During this period, I’ve shared the tactical and technological lessons the Hong Kong protestors have taught us all, and they have been impressive.  Their ability to persist as a movement that mobilizes with an opaque structure and no externally observable leaders has been widely reported as an asset, allowing them to continue as they dodge potential oppression by the more powerful Chinese state.  One of their organizing principles worth remembering has been to “be like water,” meaning able to move to find its own level and to be porous and fill the gaps with protests.

A historian of the protests, Antony Dapiran, a lawyer interviewed in the New Yorker, noted the “phases” of the regular protests that would begin as peaceful marches and demonstrates and then evolve into more violent confrontations with a harder core as the numbers decline.  An estimated 1.7 million have participated in protests at one time or another constituting about 20% of the Hong Kong population.  One activist interviewed by the New Yorker “…estimated that there were about ten thousand who could be considered frontliners.  Of those, perhaps eight thousand had set up roadblocks, painted graffiti, or neutralized tear-gas cannisters with traffic cones [with] the hard core – some two thousand ‘proactive’ protestors who were willing to escalate confrontations with the police and to engage in activities, such as throwing Molotov cocktails or sabotaging surveillance cameras, that could result in serious prison sentences.”

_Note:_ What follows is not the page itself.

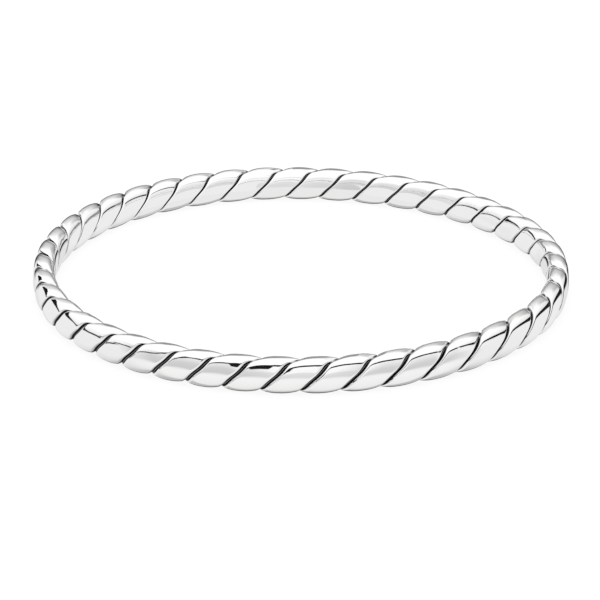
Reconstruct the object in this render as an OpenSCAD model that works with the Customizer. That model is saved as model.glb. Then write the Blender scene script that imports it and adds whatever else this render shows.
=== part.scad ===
// Twisted bangle: one closed ring of polished silver with a rope-like twist.
// The ring lies on its side on z = 0 and the wrist goes through along Z.
// The origin is the middle of the circle that the ring rests on.

/* [Ring] */
// Mean inside diameter, measured over the raised pads, in mm
inside_d = 60; // [50:1:74]
// How far the hand-closed ring is out of round: it bulges by this much at three places
out_of_round = 0.2; // [0:0.05:0.5]
// Thickness of the band, from the wrist side to the outer side
band_t = 2.7; // [2:0.05:4]
// Height of the band, from the side it rests on to its top
band_h = 4.25; // [3:0.05:6]
// How square the band's section is: 2 is an ellipse and 4 is nearly a box
squareness = 2.8; // [2:0.1:4]

/* [Twist] */
// Number of slanting grooves round the ring; an odd one makes a single endless strand
grooves = 43; // [33:1:51]
// Ring angle at which one groove crosses the middle of the outer side
first_groove = 174.5; // [0:0.1:360]
// How much further the grooves slant on the outer and wrist sides, in degrees of section
extra_slant = 10.7; // [0:0.1:20]
// Greatest lead of the twist that comes and goes once round the ring, in degrees
drift_once = 0.4; // [0:0.05:1]
// Greatest lead of the twist that comes and goes twice round the ring, in degrees
drift_twice = 0.95; // [0:0.05:1]
// Greatest lead of the twist that comes and goes three times round the ring, in degrees
drift_thrice = 0.55; // [0:0.05:1]

/* [Pads and grooves] */
// How far a pad's rounded shoulder falls to the groove's lip on the ring's top and bottom
shoulder_drop = 0.5; // [0:0.05:0.7]
// How late the shoulder falls: 2 is an even curve and 6 leaves the crown flat
shoulder_turn = 2.5; // [2:0.5:6]
// Width of a groove between its lips, measured straight across it
groove_w = 0.45; // [0.3:0.05:0.7]
// Depth of a groove below its lips
groove_depth = 0.35; // [0.1:0.05:0.6]

/* [Hidden] */

// Ring angles at which two of the twist's drifts are nil; the first is nil at 0
drift_twice_from = -28;
drift_thrice_from = 72;

// Half sizes of the band's section, and the radius of its centre line
half_t = band_t / 2;
half_h = band_h / 2;
ring_r = inside_d / 2 + half_t;

// Rows of the mesh from one groove to the next, and facets across one pad
rows_per_groove = 7;
facets_per_pad = 7;
rows = grooves * rows_per_groove;

// Each half turn of the section crosses one strand: a groove and the pad beside it
strands = 2;
columns_per_strand = facets_per_pad + 2;
columns = strands * columns_per_strand;

// Share of a strand's width that lies between the middle of a groove and its lip
strand_run = PI * (half_t + half_h) / strands;
groove_step = 2 * PI * ring_r / grooves;
strand_w = strand_run * groove_step / norm([strand_run, groove_step]);
lip = groove_w / 2 / strand_w;

// Reach of the section's outline at section angle f, on a section of half sizes 1:
// f is 0 on the outer side, 90 on top and 180 on the wrist side
function reach(f) =
    pow(pow(abs(cos(f)), squareness) + pow(abs(sin(f)), squareness), -1 / squareness);

// A point of the crown outline, as [outwards, up] from the centre line
function crown(f) = reach(f) * [half_t * cos(f), half_h * sin(f)];

// The direction straight out of the crown outline at section angle f
function slope(c, half) = sign(c) * pow(abs(c), squareness - 1) / half;
function outward(f) =
    let (n = [slope(cos(f), half_t), slope(sin(f), half_h)])
    n / norm(n);

// How far the surface lies below the crown outline, at share s of the way across a strand
// and section angle f: s is 0 and 1 at the bottom of a groove, and 0.5 on the pad's crown.
// The shoulders fade out on the outer and wrist sides, where the band is flat
function drop(s, f) =
    let (
        from_crown = abs(2 * s - 1),
        shoulder = shoulder_drop * pow(sin(f), 2) * pow(from_crown, shoulder_turn),
        into_groove = max(0, from_crown - 1 + 2 * lip) / (2 * lip)
    )
    shoulder + groove_depth * into_groove;

// Column j of the mesh stays at one share of a strand all round the ring
function strand_share(j) =
    let (c = j % columns_per_strand)
    c == 0 ? 0 : lip + (1 - 2 * lip) * (c - 1) / facets_per_pad;
function strand_of(j) = floor(j / columns_per_strand);

// Section angle of column j at lay angle u: the twist turns it half a turn each groove
function section_angle(u, j) =
    let (turn = 180 * (grooves * (u - first_groove) / 360 - strand_of(j) - strand_share(j)))
    turn - extra_slant * sin(2 * turn);

// Ring angle at lay angle u, with the twist's slight unevenness
function ring_angle(u) =
    u
    + drift_once * sin(u)
    + drift_twice * sin(2 * (u - drift_twice_from))
    + drift_thrice * sin(3 * (u - drift_thrice_from));

// Radius of the centre line at ring angle a
function centre_line(a) = ring_r + out_of_round * cos(3 * a);

// Point of the surface in row i and column j
function surface_point(i, j) =
    let (
        u = 360 * i / rows,
        f = section_angle(u, j),
        p = crown(f) - drop(strand_share(j), f) * outward(f),
        a = ring_angle(u),
        r = centre_line(a) + p[0]
    )
    [r * cos(a), r * sin(a), half_h + p[1]];

// Place of a point in the list. The ring closes on itself, and with an odd number
// of grooves each strand then runs on into the other one
seam_shift = grooves % 2 == 0 ? 0 : columns_per_strand;
function place(i, j) =
    i < rows
        ? i * columns + j % columns
        : (j + seam_shift) % columns;

module twisted_ring() {
    points = [
        for (i = [0:rows - 1])
            for (j = [0:columns - 1])
                surface_point(i, j)
    ];
    faces = [
        for (i = [0:rows - 1])
            for (j = [0:columns - 1])
                let (
                    here = place(i, j),
                    ahead = place(i + 1, j),
                    across = place(i + 1, j + 1),
                    beside = place(i, j + 1)
                )
                each [[here, ahead, across], [here, across, beside]]
    ];
    color("silver")
    polyhedron(points = points, faces = faces, convexity = 10);
}

twisted_ring();
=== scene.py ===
# A twisted silver bangle lying on a pale floor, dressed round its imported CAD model.
import math

import bpy
import numpy as np
from mathutils import Matrix, Vector


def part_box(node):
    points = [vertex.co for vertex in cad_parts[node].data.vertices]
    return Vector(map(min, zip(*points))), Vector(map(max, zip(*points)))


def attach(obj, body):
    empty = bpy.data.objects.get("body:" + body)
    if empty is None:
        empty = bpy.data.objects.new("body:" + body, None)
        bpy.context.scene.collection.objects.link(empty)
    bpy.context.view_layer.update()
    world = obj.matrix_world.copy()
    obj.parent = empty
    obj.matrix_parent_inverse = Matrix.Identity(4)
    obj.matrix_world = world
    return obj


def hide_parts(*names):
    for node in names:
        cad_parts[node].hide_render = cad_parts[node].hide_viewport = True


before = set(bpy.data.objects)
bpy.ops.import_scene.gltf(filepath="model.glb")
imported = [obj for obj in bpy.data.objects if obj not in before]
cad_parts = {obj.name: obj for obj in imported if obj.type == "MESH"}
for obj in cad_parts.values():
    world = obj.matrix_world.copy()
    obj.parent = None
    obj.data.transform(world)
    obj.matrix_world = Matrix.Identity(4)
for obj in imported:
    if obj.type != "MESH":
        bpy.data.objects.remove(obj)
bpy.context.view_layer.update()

RING_NODE = "twisted_ring"
MM = 0.001
BLACK = (0, 0, 0, 1)
WHITE = (1, 1, 1, 1)

# The band, in metres. Its height and the ring's reach come from the frame. The ring bulges
# at three places by as much as it is out of round. Across from a bulge it is flat by the
# same amount, so half its width is its mean radius outside
RING_LOW, RING_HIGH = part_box(RING_NODE)
BAND_H = RING_HIGH.z - RING_LOW.z
BAND_T = 2.7 * MM
BULGES = 3
OUT_OF_ROUND = 0.2 * MM
OUTER_R = (RING_HIGH.x - RING_LOW.x) / 2
HALF_T = BAND_T / 2
HALF_H = BAND_H / 2
RING_R = OUTER_R - HALF_T
WRIST_R = RING_R - HALF_T
MID_Z = RING_LOW.z + HALF_H
SQUARENESS = 2.8

# The twist: slanting grooves round the ring, their extra slant on the outer and wrist
# sides in degrees of section angle, and the slight unevenness in degrees of ring angle
GROOVES = 43
FIRST_GROOVE = 174.5
EXTRA_SLANT = 10.7
DRIFT_ONCE = 0.4
DRIFT_TWICE, DRIFT_TWICE_FROM = 0.95, -28
DRIFT_THRICE, DRIFT_THRICE_FROM = 0.55, 72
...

There cannot be any question about the consistency or courage of the protestors, but any organizer would ask two questions.  The first would be “How long can they continue?”  The second would be “Where can they get a win?”  The first level victory was a withdrawal of the bill that would have allowed Hong Kong residents to be taken to mainland China for trials.  The problem is that the government has lost any credibility and protestors don’t believe that if they stop, the government will not look for a time to reintroduce the measure.   Organizers also know that there is a point where protestors will tire without victories, the economic impact will turn those at the bottom against the action, and that the middle will oppose the violence.

Worse, the strategy beyond the protests and their deep public support is unclear.  There seem to be no obvious parties to negotiate anything seen as fair by all parties.  From thousands of miles away with limited information, it is hard to not worry that this may be yet another situation where the tactics could devour whatever is left of the strategy.